No doubt there are Buddhist practitioners who smoke tobacco and or ganja and drink alcohol.... Just for the record....I neither drink alcohol nor smoke tobacco or ganja...I stopped doing these things many moons ago ...But as I mentioned before ....Different strokes for different folks....Each to their own...
Personally, ganga is all I partake in these days and its usually only when the insomnia/chronic dreaming phase hits or the migraines are too much.
I also have worsening chronic tinnitus which sometimes makes me want to drive an ice pick through my temples when the migraines gives it that extra painful dimension.
Somehow I am not at all worried about the grey matter but perhaps that's due to the ginko biloba and Maca root.
I am basically a health nut now and in the best shape of my life aside from the head stuff I mentioned.
I think at least part of letting go is setting the thing free.
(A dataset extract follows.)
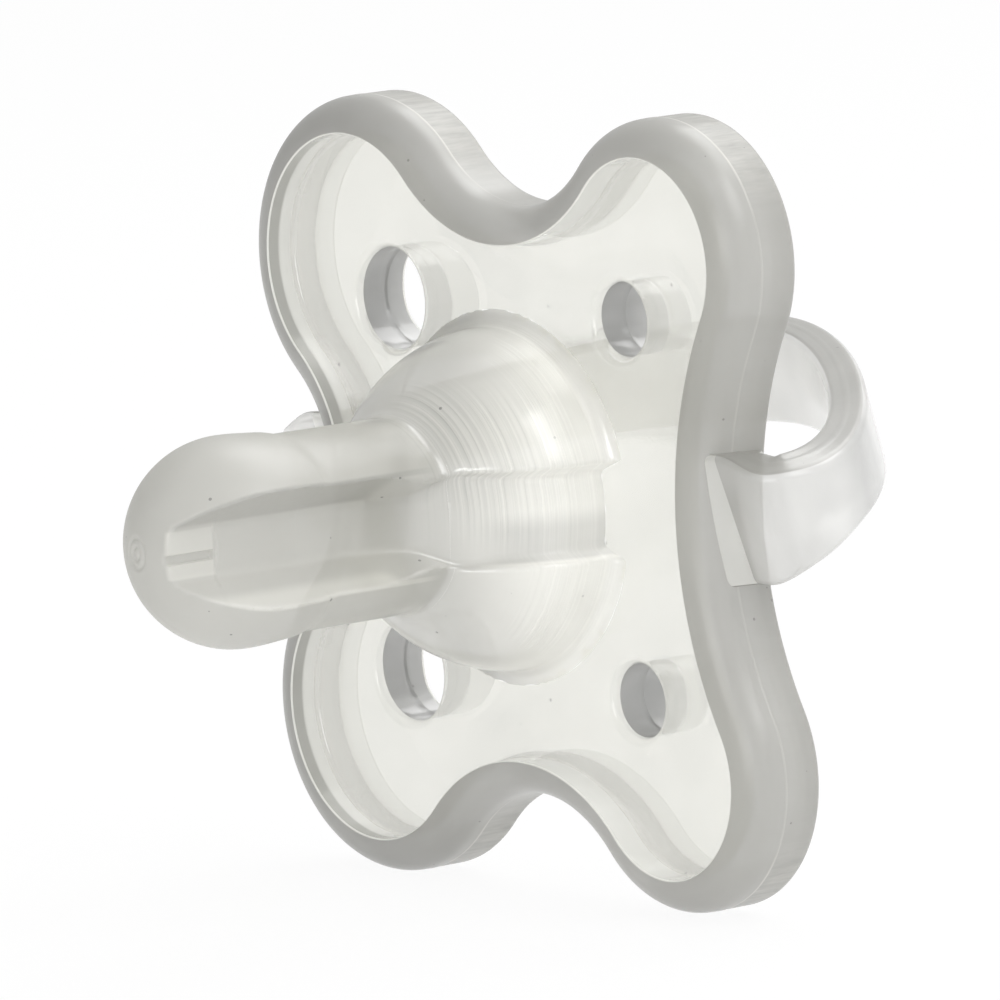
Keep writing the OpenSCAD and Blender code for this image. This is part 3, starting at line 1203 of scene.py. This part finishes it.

When we know we can live without it, we can actually enjoy it more than if we cling. We can watch it change and grow without feeling threatened and we can better change and grow without remorse.
I think it's about just a bit more than that so we will just have to agree to disagree and I hope it works out for you.
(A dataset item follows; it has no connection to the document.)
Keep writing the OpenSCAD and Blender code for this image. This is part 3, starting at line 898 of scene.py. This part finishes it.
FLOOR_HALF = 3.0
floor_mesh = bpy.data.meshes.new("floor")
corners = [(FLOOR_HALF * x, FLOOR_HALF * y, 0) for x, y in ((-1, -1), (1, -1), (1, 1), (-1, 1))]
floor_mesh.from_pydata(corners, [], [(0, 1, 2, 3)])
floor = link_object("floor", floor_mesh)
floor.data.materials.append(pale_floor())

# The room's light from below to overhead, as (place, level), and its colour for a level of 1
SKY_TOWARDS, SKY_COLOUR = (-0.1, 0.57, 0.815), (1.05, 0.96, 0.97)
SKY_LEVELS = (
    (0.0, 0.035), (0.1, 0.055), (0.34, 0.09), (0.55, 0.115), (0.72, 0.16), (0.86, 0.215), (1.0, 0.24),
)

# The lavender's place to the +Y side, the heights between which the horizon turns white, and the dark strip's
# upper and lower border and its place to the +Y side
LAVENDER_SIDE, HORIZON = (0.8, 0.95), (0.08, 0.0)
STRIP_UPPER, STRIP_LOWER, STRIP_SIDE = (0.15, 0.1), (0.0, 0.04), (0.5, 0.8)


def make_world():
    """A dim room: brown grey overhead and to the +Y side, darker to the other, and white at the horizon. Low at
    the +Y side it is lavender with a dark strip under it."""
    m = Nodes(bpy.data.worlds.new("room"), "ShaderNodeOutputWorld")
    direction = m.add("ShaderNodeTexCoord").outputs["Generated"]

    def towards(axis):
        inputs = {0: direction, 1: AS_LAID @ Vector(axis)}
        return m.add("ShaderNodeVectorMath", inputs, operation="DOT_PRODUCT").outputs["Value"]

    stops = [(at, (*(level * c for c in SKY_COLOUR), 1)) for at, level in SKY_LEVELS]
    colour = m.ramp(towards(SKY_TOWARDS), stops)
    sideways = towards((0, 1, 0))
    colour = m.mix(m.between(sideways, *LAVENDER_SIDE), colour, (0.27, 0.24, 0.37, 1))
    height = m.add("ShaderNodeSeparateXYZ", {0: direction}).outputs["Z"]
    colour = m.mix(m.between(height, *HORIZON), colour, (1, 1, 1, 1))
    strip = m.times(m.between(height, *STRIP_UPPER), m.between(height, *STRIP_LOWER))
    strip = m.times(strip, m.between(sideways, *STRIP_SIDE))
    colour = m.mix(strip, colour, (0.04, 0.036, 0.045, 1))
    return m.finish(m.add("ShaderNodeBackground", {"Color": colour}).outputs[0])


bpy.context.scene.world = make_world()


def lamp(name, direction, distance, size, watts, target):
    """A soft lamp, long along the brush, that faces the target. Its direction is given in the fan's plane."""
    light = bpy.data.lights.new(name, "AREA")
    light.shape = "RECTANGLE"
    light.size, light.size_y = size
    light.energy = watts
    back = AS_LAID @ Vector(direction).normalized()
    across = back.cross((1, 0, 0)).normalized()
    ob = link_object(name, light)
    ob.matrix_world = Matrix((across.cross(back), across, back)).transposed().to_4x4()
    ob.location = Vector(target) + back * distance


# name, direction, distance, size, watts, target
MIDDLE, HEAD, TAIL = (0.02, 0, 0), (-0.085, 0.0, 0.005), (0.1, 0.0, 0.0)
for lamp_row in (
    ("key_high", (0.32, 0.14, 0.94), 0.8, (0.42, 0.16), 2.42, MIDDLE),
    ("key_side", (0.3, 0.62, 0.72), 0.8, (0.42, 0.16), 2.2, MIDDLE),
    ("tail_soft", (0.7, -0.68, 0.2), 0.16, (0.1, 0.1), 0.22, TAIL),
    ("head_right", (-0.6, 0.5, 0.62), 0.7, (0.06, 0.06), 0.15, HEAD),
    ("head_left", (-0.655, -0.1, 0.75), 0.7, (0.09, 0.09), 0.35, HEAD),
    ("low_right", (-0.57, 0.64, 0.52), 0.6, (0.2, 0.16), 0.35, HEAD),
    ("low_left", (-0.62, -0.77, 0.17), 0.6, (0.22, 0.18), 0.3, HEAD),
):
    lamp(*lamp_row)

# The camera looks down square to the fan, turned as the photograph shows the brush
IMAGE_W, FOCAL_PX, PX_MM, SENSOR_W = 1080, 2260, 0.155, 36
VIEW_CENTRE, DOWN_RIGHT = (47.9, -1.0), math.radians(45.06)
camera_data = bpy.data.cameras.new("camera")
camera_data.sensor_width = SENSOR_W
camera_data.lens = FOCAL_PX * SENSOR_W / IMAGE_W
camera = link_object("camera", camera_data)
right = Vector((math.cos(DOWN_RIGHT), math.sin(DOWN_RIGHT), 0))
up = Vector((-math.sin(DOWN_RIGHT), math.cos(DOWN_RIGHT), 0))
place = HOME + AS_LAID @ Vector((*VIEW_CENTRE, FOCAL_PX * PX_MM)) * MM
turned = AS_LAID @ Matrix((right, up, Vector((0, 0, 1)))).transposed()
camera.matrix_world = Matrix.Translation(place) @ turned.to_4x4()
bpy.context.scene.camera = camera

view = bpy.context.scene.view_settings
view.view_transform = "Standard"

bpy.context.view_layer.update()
We may not even be looking at emptiness or Nagarjuna the same way and I'll be damned if I'm getting into that pain in the ass discussion again any time soon.
Beware the ego though... as illusory as it is, it tries to trick us into thinking we got it beat and the others are fools.
The ego, the "I," exists only in mere name. It can't be found within the mind/body complex or outside of it. You have been functioning without it for your entire life.
By "destroy the ego" I mean to understand it doesn't actually exist in the first place except in mere name, as merely a label you have slapped onto your aggregates.
This is the madhyamaka prasangika view, the ultimate view of emptiness.
Leaving aside that madhyamaka is all about the Middle for now, and seeing how the "I" or "ego" only exists conventionally, do you agree that seeing it as a tool is better than trying to actually destroy it?
When I say "ego" I mean any and all expressions of an individualistic nature (Remember me, Brahman, as awakened) not just the negative aspects we outgrow with the dharma.
Remember I'm just sharing my understanding and not claiming exclusivity of truth about the fine details of the Buddhist process. These places are like free trade for perspectives. I feel I should point this out because usually, this is where the fangs come out, lol.